Shorter time limit for employer counter claims: the new rules reduce this time limit to 28 days and make it clear that any such counter-claim must be set out in the response to the claim. Any counter-claim will attract a Tribunal fee of £160.

Claimant’s withdrawal of claim leads to its automatic dismissal: This is good news for employers, as the new rules on Tribunal fees introduces a compulsory fee for respondents applying to dismiss a withdrawn claim. Given the automatic dismissal rule, the requirement for payment of a fee should not arise often. However, automatic dismissal won’t apply if the claimant says they want to reserve the right to bring a new claim in the future and the Tribunal is satisfied there would be a legitimate reason for bringing a new claim or believes dismissal would not be in the interests of justice.

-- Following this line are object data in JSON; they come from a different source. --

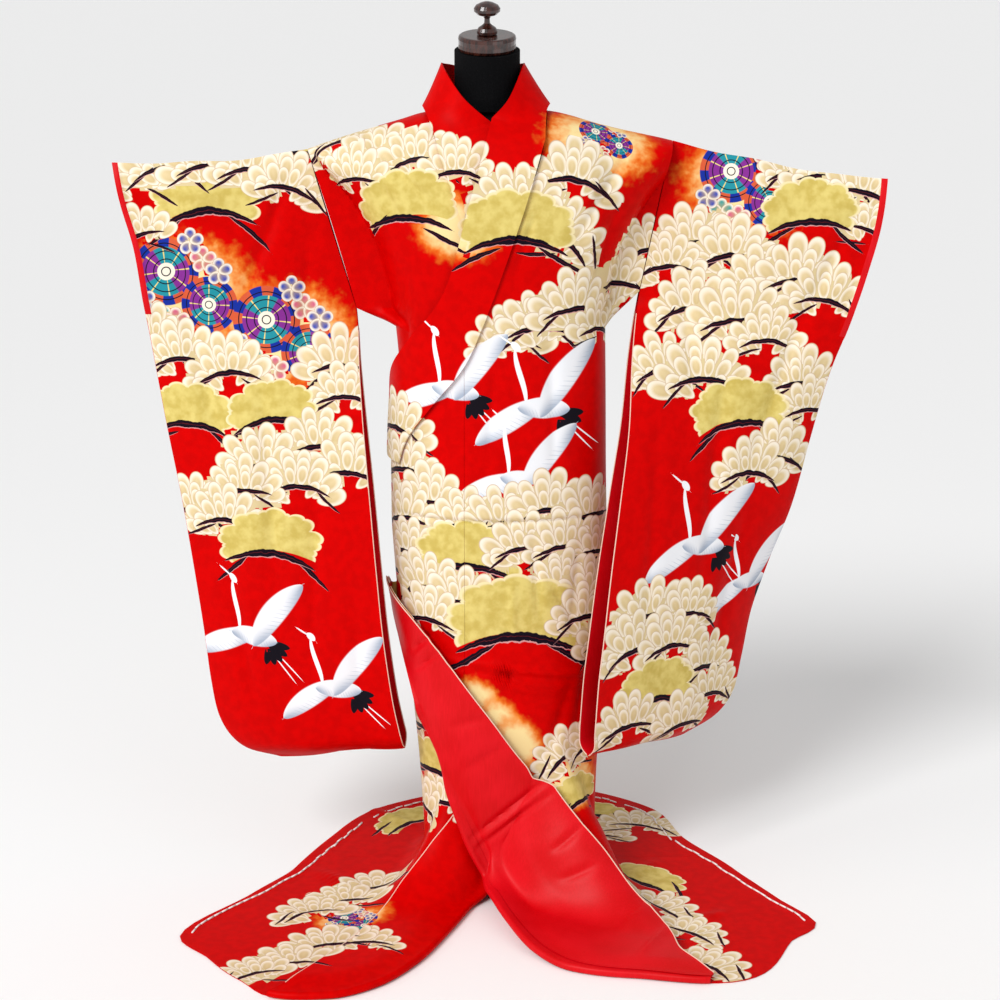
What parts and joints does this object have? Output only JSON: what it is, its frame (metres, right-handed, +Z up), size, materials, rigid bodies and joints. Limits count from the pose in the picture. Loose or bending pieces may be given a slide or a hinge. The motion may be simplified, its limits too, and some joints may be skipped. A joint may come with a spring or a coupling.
{
  "type": "uchikake wedding kimono on a dress form",
  "caption": "Red long-sleeved wedding kimono with painted pines and haloed wheels, worn by a limbless dress form, its fronts turned back over a spread hem.",
  "frame": {"origin": "floor point under the middle of the dress form's base", "axes": "+Z up, the wearer faces -Y, +X is the wearer's left"},
  "size_m": [1.353, 0.8982, 1.588],
  "materials": {
    "painted_silk": "satin",
    "lining_silk": "satin",
    "form_velvet": "matte",
    "cap_wood": "gloss",
    "stand_metal": "satin"
  },
  "bodies": {
    "root": {"body_left": "painted_silk", "body_right": "painted_silk", "overlap_left": "painted_silk", "overlap_right": "painted_silk", "lining_front_left": "lining_silk", "lining_front_right": "lining_silk", "collar": "painted_silk", "sleeve_right_front": "painted_silk", "sleeve_right_back": "painted_silk", "sleeve_left_front": "painted_silk", "sleeve_left_back": "painted_silk", "form_body": "form_velvet", "form_cap": "cap_wood", "form_finial": "cap_wood", "stand_pole": "stand_metal", "stand_base": "stand_metal"}
  },
  "joints": []
}
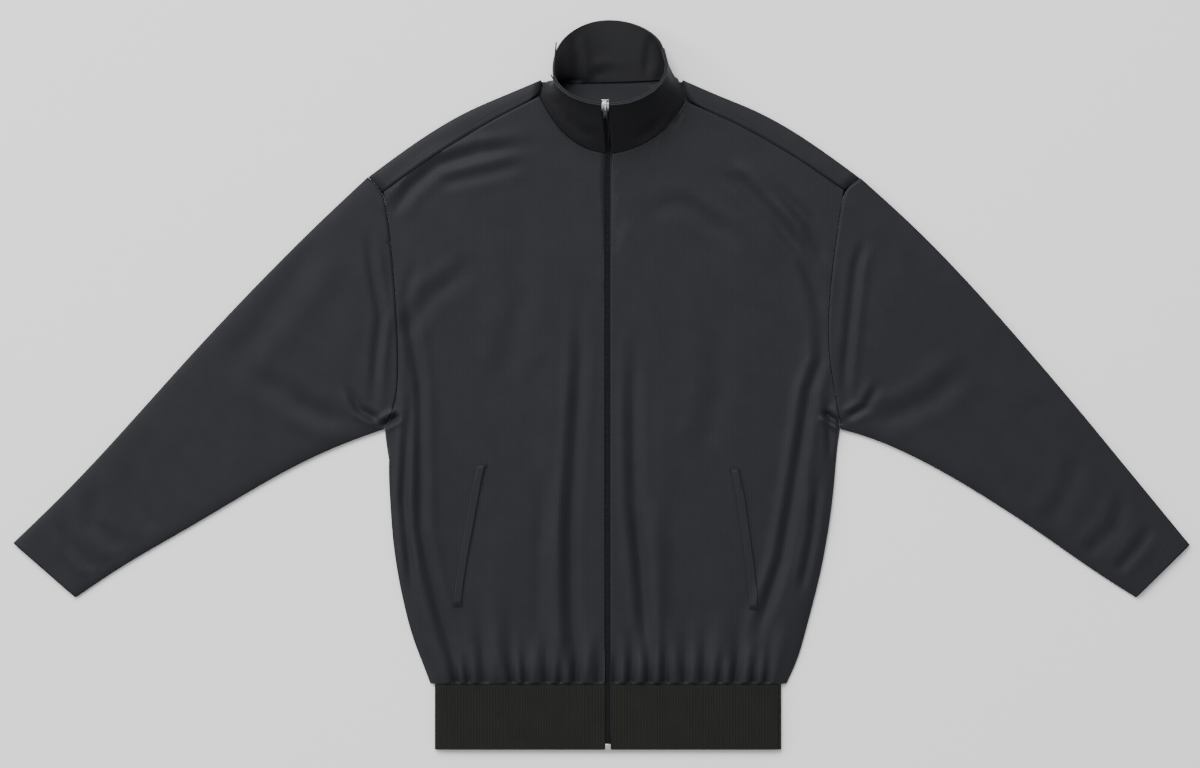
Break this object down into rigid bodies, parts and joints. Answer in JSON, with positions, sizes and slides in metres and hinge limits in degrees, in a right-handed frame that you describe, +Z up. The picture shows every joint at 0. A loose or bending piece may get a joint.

Reconsidering judgments: the rules set out a new procedure (replacing the current one) under which any decision of the Tribunal can be “reconsidered”, either on the Tribunal’s own initiative or on the application of a party.

Parties’ co-operation: the rules make it clear that parties are expected to co-operate generally with each other and the Tribunal. There is also a new requirement to copy in all other parties on any correspondence with the Tribunal.

Changes in terminology: “preliminary hearings” will take the place of pre-hearing reviews (PHRs) and case management discussions (CMDs). Apparently unrepresented parties often became confused between the two types and therefore such confusion has now hopefully been removed.

Mediation and settlement: the new rules provide that Tribunals shall, wherever practicable and appropriate, encourage and facilitate the use by the parties of ACAS, judicial or other mediation, or other means of resolving their disputes by agreement.

Comment: The rules are generally in welcome plain English and so are more user friendly than the current set. These should provide a good framework to manage cases more flexibly and efficiently and speed up the litigation process, which can only be a good thing. However, of course, we will ultimately have to wait and see what impact the new rules will have in practice.